That’s why we need a substitute; a surrogate thing-from-the-graveyard. Something we can deal with directly, and that we can escape. Maybe something with claws, and wings, that can move impossibly fast. For me, that’s what spooky stories are about – what’s dismissively called “horror fiction”, and more properly (in my opinion) called supernatural literature. Ghosts and werewolves and that old house on the hill where bad things happened. The dreams of Cthulhu as he waits beneath the waves. That beautiful old red and white ‘58 Plymouth Fury that you seem so drawn to. Even Freddy and Jason, if you like.
Those terrors are easier to bear, because we can do something about them. We can see the story through, and even if there’s no happy ending, there at least is an ending. We manage to scramble up the steps and slam the caravan door behind us, just in the nick of time, cringing at a shriek of inhuman frustration that only we can hear. Anything that can run can be outrun, and anything that can fly can be outflown.
It’s practice, really. We’re practising for when the other horrors show up; the ones that respond to neither garlic nor gunshot. Maybe it’ll help, when the time comes. Or maybe we’re just staving off thinking about it.

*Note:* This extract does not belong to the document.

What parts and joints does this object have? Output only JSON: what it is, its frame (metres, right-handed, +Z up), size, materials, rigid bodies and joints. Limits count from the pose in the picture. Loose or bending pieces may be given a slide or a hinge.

That’s why I don’t really understand people who say they read horror because they like to be scared (or say they don’t read horror because they don’t like to be scared). We’re already scared. All of us. And we’re always going to be. Horror lets you choose what to be scared of.
I did go back to the little town; only once. It wasn’t too long ago, and this time I took my wife. I rediscovered a bit of my childhood, through the eyes of an adult. We even stayed in the same campsite, though it had recently been completely renovated and bore no resemblance to the place I’d known all through my youth. Even the old buildings were gone, and the swings I’d spent hundreds of lazy Summer days on.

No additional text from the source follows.